Here is how a rational car market would function. First, instead of car dealerships, there would be third party "test drive centers" which kept models of every recently released automobile for you to drive. When you were serious about wanting to buy a car, you would go to a test drive center, pay a hundred bucks, and test drive as many cars as you want. At the end of the day, you would sit down at an Internet terminal and order the car that you liked best. There would be staff at the test drive center, paid on a livable salary, not on commission, to help you sort through the information if you wanted. Every manufacturer would simply have a sticker price, which would be true prices instead of today's farcical "sticker prices" because auto manufacturers would have to compete with every other manufacturer on a transparent market.

Needless to say, auto execs would not reorganize the market this way if their mothers' lives were hanging in the balance.

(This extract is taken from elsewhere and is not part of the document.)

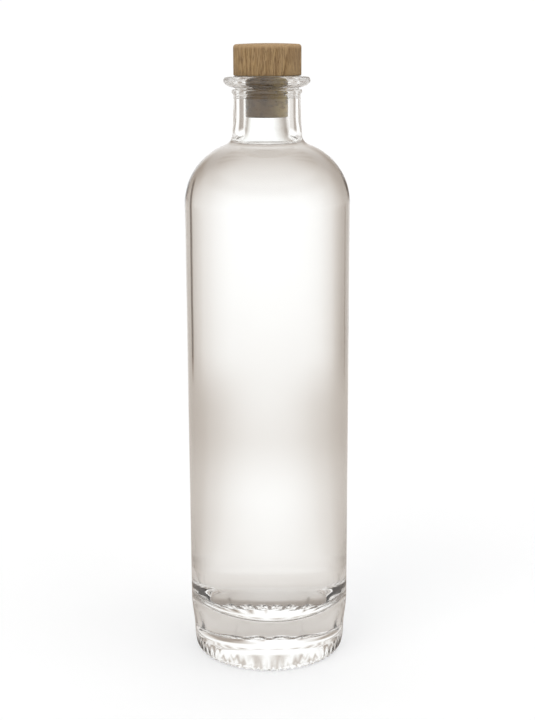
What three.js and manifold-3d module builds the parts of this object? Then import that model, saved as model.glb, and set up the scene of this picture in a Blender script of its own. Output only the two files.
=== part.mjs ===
// A stoppered spirits bottle in clear glass, filled to the foot of its neck.
// Millimetres, +Z up, origin at the centre of the ring that the bottle stands on.
// Four pieces: the blown glass, the liquid in it, and a stopper made of a turned
// wooden head with a natural cork glued into its underside.
import * as THREE from "three";
import { mergeVertices } from "three/addons/utils/BufferGeometryUtils.js";
import Module from "manifold-3d";

// Body of the glass
const bodyRadius = 37.4;
const wall = 4.3;
const shoulderStart = 213.6; // height where the side begins to curve in
const shoulderRadius = 28; // of the shoulder's outside arc
const footTop = 24; // the side draws in below this
const footDraw = 1.35; // how much it draws in
const heelHeight = 9; // the heel turns under below this
const heelWidth = 1.7; // how much it turns in before the standing ring

// Heavy base
const bearingWidth = 4; // flat standing ring between the heel and the push-up
const pushUp = 4.5; // depth of the hollow under the base
const floorRim = 23.5; // height of the inside floor next to its corner
const floorCrown = 2; // the floor rises this much at its centre
const floorCorner = 6; // radius between the floor and the side, inside
const knurlCount = 60;
const knurlDepth = 0.6;
const knurlWidth = 1.7; // of each groove at the standing face
const knurlTaper = 0.5; // each flank of a groove leans in by this much

// Neck and mouth
const neckLength = 25.7; // from the shoulder's last curve up to the mouth
const boreRadius = 9.6;
const boreDepth = 18.4; // straight part of the bore, which holds the cork
const throatRadius = 13.2; // bore at the foot of the neck
const throatFillet = 4;
const flareEase = 2; // power of the bore's flare: it opens slowly, then faster
const neckFootRadius = 15.7;
const neckTopRadius = 15.1;
const neckEase = 2; // power of the neck's widening towards its foot
const neckFillet = 4.8; // between the neck and the shoulder, outside
const mouthRounding = 1;
const lipRadius = 19.4;
const lipTopRounding = 2.1;
const lipUnderHeight = 3; // the lip's rounded underside
const grooveRadius = 14.3;
const grooveHeight = 0.7; // between the lip and the bead
const beadHeight = 2.1;
const beadProud = 0.7; // beyond the neck

// Liquid
const fillAboveThroat = 0.1; // the level stands just over the foot of the bore's flare
const liquidGap = 0.3; // film between the liquid's solid and the glass

// Stopper
const corkClearance = 0.3; // between the cork and the bore
const corkReach = 18; // below the top of the lip
const corkChamfer = 0.9;
const glueLine = 0.3; // around and above the cork in the head
const socketDepth = 6.5; // of the blind hole in the head
const headRadius = 15.1;
const headHeight = 14.1;
const headCrown = 0.4; // the top is very slightly domed
const headTopRounding = 1.4;
const headFootChamfer = 0.5;

// Facets
const around = 48;
const roundStep = 18; // degrees for each facet of a round
const smallStep = 30; // degrees for each facet of the small rounds at the mouth and the bead
const shoulderStep = 8; // degrees for each facet of the shoulder
const domeFacets = 5; // from the axis to the rim of a shallow dome
const easedFacets = 5; // along the neck, the bore's flare and the foot

const wasm = await Module();
wasm.setup();

// A profile is a list of points (radius, height).
const at = (radius, height) => new THREE.Vector2(radius, height);

// Points on an elliptical arc, both ends included. Angles are in degrees from +radius towards +height.
function arc(centre, radius, from, to, step = roundStep, heightRadius = radius) {
  const count = Math.max(2, Math.ceil(Math.abs(to - from) / step));
  return Array.from({ length: count + 1 }, (_, i) => {
    const angle = THREE.MathUtils.degToRad(from + ((to - from) * i) / count);
    return at(centre.x + radius * Math.cos(angle), centre.y + heightRadius * Math.sin(angle));
  });
}

// Points down a side that draws in gently, with no corner at either end of the stretch.
function drawnIn(fromHeight, fromRadius, toHeight, toRadius) {
  return Array.from({ length: easedFacets + 1 }, (_, i) => {
    const share = i / easedFacets;
    const drawn = THREE.MathUtils.smoothstep(share, 0, 1);
    return at(
      THREE.MathUtils.lerp(fromRadius, toRadius, drawn),
      THREE.MathUtils.lerp(fromHeight, toHeight, share),
    );
  });
}

// Points from one height to another, with the radius eased by a power of the share of the way.
function eased(fromHeight, fromRadius, toHeight, toRadius, power) {
  return Array.from({ length: easedFacets + 1 }, (_, i) => {
    const share = i / easedFacets;
    const height = THREE.MathUtils.lerp(fromHeight, toHeight, share);
    return at(fromRadius + (toRadius - fromRadius) * share ** power, height);
  });
}

// A shallow dome from the axis to a rim, as the arc of a large circle through both.
function dome(rimRadius, rimHeight, rise) {
  const big = (rimRadius ** 2 + rise ** 2) / (2 * rise);
  const centreHeight = rimHeight + rise - big;
  return Array.from({ length: domeFacets + 1 }, (_, i) => {
    const radius = (rimRadius * i) / domeFacets;
    return at(radius, centreHeight + Math.sqrt(big ** 2 - radius ** 2));
  });
}

// The round that joins an upright wall to the shoulder's arc: its centre, and the angle where it
// leaves the arc. Both arcs share the shoulder's centre, so the wall of glass keeps its thickness.
function shoulderJoin(arcRadius, wallRadius, fillet) {
  const reach = arcRadius + fillet;
  const across = wallRadius + fillet - shoulderCentre.x;
  const rise = Math.sqrt(reach ** 2 - across ** 2);
  return {
    centre: at(wallRadius + fillet, shoulderCentre.y + rise),
    angle: THREE.MathUtils.radToDeg(Math.atan2(rise, across)),
  };
}

const shoulderCentre = at(bodyRadius - shoulderRadius, shoulderStart);
const neckJoin = shoulderJoin(shoulderRadius, neckFootRadius, neckFillet);
const throatJoin = shoulderJoin(shoulderRadius - wall, throatRadius, throatFillet);
const glassHeight = neckJoin.centre.y + neckLength;
const boreEnd = glassHeight - boreDepth;
const fillLevel = throatJoin.centre.y + fillAboveThroat;

// The inside of the glass from the centre of the floor up to the end of the straight bore,
// drawn in by an inset so that the liquid's own outline comes from the same values.
function cavityProfile(inset) {
  const sideRadius = bodyRadius - wall - inset;
  const cornerRadius = floorCorner - inset;
  const innerShoulder = shoulderRadius - wall - inset;
  const rimRadius = sideRadius - cornerRadius;
  const rimHeight = floorRim + inset;
  const throat = throatRadius - inset;
  const join = shoulderJoin(innerShoulder, throat, throatFillet + inset);
  return [
    ...dome(rimRadius, rimHeight, floorCrown),
    ...arc(at(rimRadius, rimHeight + cornerRadius), cornerRadius, -90, 0).slice(1),
    ...arc(shoulderCentre, innerShoulder, 0, join.angle, shoulderStep),
    ...arc(join.centre, throatFillet + inset, join.angle + 180, 180).slice(1),
    ...eased(boreEnd, boreRadius - inset, join.centre.y, throat, flareEase).reverse().slice(1),
  ];
}

// The outside, from the round of the mouth over the lip, down the bottle and under its base.
function outsideProfile() {
  const lipWaist = glassHeight - lipTopRounding;
  const lipFoot = lipWaist - lipUnderHeight;
  const beadTop = lipFoot - grooveHeight;
  const beadMiddle = beadTop - beadHeight / 2;
  const beadFoot = beadTop - beadHeight;
  const footRadius = bodyRadius - footDraw;
  const bearingOuter = footRadius - heelWidth;
  const bearingInner = bearingOuter - bearingWidth;
  const mouth = at(boreRadius + mouthRounding, glassHeight - mouthRounding);
  const underLip = at(grooveRadius, lipWaist);
  return [
    ...arc(mouth, mouthRounding, 180, 90, smallStep),
    ...arc(at(lipRadius - lipTopRounding, lipWaist), lipTopRounding, 90, 0, smallStep),
    ...arc(underLip, lipRadius - grooveRadius, 0, -90, roundStep, lipUnderHeight).slice(1),
    at(grooveRadius, beadTop),
    ...arc(at(neckTopRadius, beadMiddle), beadProud, 90, -90, smallStep, beadHeight / 2),
    ...eased(beadFoot, neckTopRadius, neckJoin.centre.y, neckFootRadius, neckEase).slice(1),
    ...arc(neckJoin.centre, neckFillet, 180, neckJoin.angle + 180).slice(1),
    ...arc(shoulderCentre, shoulderRadius, neckJoin.angle, 0, shoulderStep).slice(1),
    ...drawnIn(footTop, bodyRadius, heelHeight, footRadius),
    ...arc(at(bearingOuter, heelHeight), heelWidth, 0, -90, roundStep, heelHeight).slice(1),
    ...dome(bearingInner, 0, pushUp).reverse(),
  ];
}

// A profile turned about the Z axis. It begins and ends on the axis.
function turned(profile) {
  return new THREE.LatheGeometry(profile, around).rotateX(Math.PI / 2);
}

function solidFrom(geometry) {
  const bare = geometry.clone();
  bare.deleteAttribute("normal");
  bare.deleteAttribute("uv");
  const merged = mergeVertices(bare, 1e-4);
  return new wasm.Manifold(
    new wasm.Mesh({
      numProp: 3,
      vertProperties: new Float32Array(merged.attributes.position.array),
      triVerts: new Uint32Array(merged.index.array),
    }),
  );
}

function geometryFrom(solid) {
  const mesh = solid.getMesh();
  return new THREE.BufferGeometry()
    .setAttribute("position", new THREE.BufferAttribute(mesh.vertProperties, 3))
    .setIndex(new THREE.BufferAttribute(mesh.triVerts, 1));
}

// One tapered bar, lying along a radius across the standing ring, that cuts a groove of the knurl.
function knurlCutter() {
  const half = knurlWidth / 2;
  const below = 1; // how far the bar reaches under the standing face
  const lean = (knurlTaper * below) / knurlDepth;
  const section = new THREE.Shape([
    at(-half - lean, -below),
    at(half + lean, -below),
    at(half - knurlTaper, knurlDepth),
    at(-half + knurlTaper, knurlDepth),
  ]);
  const overrun = 1; // past each side of the ring
  const start = bodyRadius - footDraw - heelWidth - bearingWidth - overrun;
  const length = bearingWidth + heelWidth + 2 * overrun;
  return new THREE.ExtrudeGeometry(section, { depth: length, bevelEnabled: false })
    .rotateX(Math.PI / 2)
    .rotateZ(Math.PI / 2)
    .translate(start, 0, 0);
}

function glassGeometry() {
  const outside = outsideProfile();
  const inside = cavityProfile(0);
  const blank = solidFrom(turned([...inside, ...outside].reverse()));
  const cutter = knurlCutter();
  const turn = (2 * Math.PI) / knurlCount;
  const cutters = Array.from({ length: knurlCount }, (_, i) =>
    solidFrom(cutter.clone().rotateZ(turn * (i + 0.5))),
  );
  return geometryFrom(blank.subtract(wasm.Manifold.union(cutters)));
}

function liquidGeometry() {
  const outline = cavityProfile(liquidGap);
  const firstAbove = outline.findIndex((point) => point.y > fillLevel);
  const below = outline[firstAbove - 1];
  const above = outline[firstAbove];
  const share = (fillLevel - below.y) / (above.y - below.y);
  const rim = below.clone().lerp(above, share);
  return turned([...outline.slice(0, firstAbove), rim, at(0, fillLevel)]);
}

function corkGeometry() {
  const radius = boreRadius - corkClearance;
  const foot = glassHeight - corkReach;
  const top = glassHeight + socketDepth - glueLine;
  return turned([
    at(0, foot),
    at(radius - corkChamfer, foot),
    at(radius, foot + corkChamfer),
    at(radius, top),
    at(0, top),
  ]);
}

function headGeometry() {
  const socketRadius = boreRadius - corkClearance + glueLine;
  const rimHeight = glassHeight + headHeight - headCrown;
  const flatRadius = headRadius - headTopRounding;
  return turned([
    at(0, glassHeight + socketDepth),
    at(socketRadius, glassHeight + socketDepth),
    at(socketRadius, glassHeight),
    at(headRadius - headFootChamfer, glassHeight),
    at(headRadius, glassHeight + headFootChamfer),
    ...arc(at(flatRadius, rimHeight - headTopRounding), headTopRounding, 0, 90).slice(0, -1),
    ...dome(flatRadius, rimHeight, headCrown).reverse(),
  ]);
}

const clearGlass = new THREE.MeshStandardMaterial({
  color: 0xe9eeec,
  roughness: 0.05,
  metalness: 0,
  transparent: true,
  opacity: 0.35,
});
const clearLiquid = new THREE.MeshStandardMaterial({
  color: 0xf3f1ee,
  roughness: 0.02,
  metalness: 0,
  transparent: true,
  opacity: 0.25,
});
const naturalCork = new THREE.MeshStandardMaterial({ color: 0x9c7d58, roughness: 0.9, metalness: 0 });
const turnedWood = new THREE.MeshStandardMaterial({ color: 0xa27c52, roughness: 0.7, metalness: 0 });

function named(name, geometry, material) {
  const mesh = new THREE.Mesh(geometry, material);
  mesh.name = name;
  return mesh;
}

const bottle = new THREE.Group();
const stopper = new THREE.Group();
stopper.add(
  named("stopper_head", headGeometry(), turnedWood),
  named("stopper_cork", corkGeometry(), naturalCork),
);
bottle.add(
  named("glass_bottle", glassGeometry(), clearGlass),
  named("liquid", liquidGeometry(), clearLiquid),
  stopper,
);

export default bottle;
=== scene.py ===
"""A stoppered bottle of clear glass, filled with a clear spirit, on a pale studio floor.

Metres, +Z up, the bottle's axis on Z and its standing ring on z = 0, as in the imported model.
Every visible piece is a surface of revolution, computed as whole numpy arrays.
"""

import math

import bpy
import numpy as np
from mathutils import Euler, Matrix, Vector


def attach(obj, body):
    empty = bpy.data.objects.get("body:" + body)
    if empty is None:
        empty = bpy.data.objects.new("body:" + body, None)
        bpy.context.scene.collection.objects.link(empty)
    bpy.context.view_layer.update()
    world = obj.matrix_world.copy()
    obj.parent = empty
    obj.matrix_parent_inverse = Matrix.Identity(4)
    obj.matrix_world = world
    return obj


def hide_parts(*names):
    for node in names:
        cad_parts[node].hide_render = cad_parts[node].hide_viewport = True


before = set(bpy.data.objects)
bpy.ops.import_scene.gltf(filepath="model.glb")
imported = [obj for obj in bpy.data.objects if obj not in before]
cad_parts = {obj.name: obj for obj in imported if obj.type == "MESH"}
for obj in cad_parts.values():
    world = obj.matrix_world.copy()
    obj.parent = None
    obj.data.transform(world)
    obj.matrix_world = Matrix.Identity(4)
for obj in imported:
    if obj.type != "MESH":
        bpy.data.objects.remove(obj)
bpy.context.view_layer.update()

MM = 0.001
TURN = 2 * math.pi

# Body of the glass, millimetres
BODY_RADIUS = 37.4
WALL = 4.3
SHOULDER_START = 213.6
SHOULDER_RADIUS = 28.0
FOOT_TOP = 24.0
FOOT_DRAW = 1.35
HEEL_HEIGHT = 9.0
HEEL_WIDTH = 1.7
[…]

They prefer to force all their customers to sit through a several-hours-long soul-corroding encounter with a man who you know, you know is lying to your face. Encounters like these are social pollution: they sully the population's common stock of faith in humanity. And car companies feel that this social pollution is absolutely vital to their bottom lines, and so they cultivate it.

It maddens me to think that my tax dollars will be going to these people. Liquidate the executives, liquidate the plant workers, especially liquidate the dealerships, but in any case liquidate these companies. Kill the companies dead, carve up their assets, scatter the pieces to the winds. And let Midwesterners find a way to build things of value without deceiving people and grabbing handouts from the public till.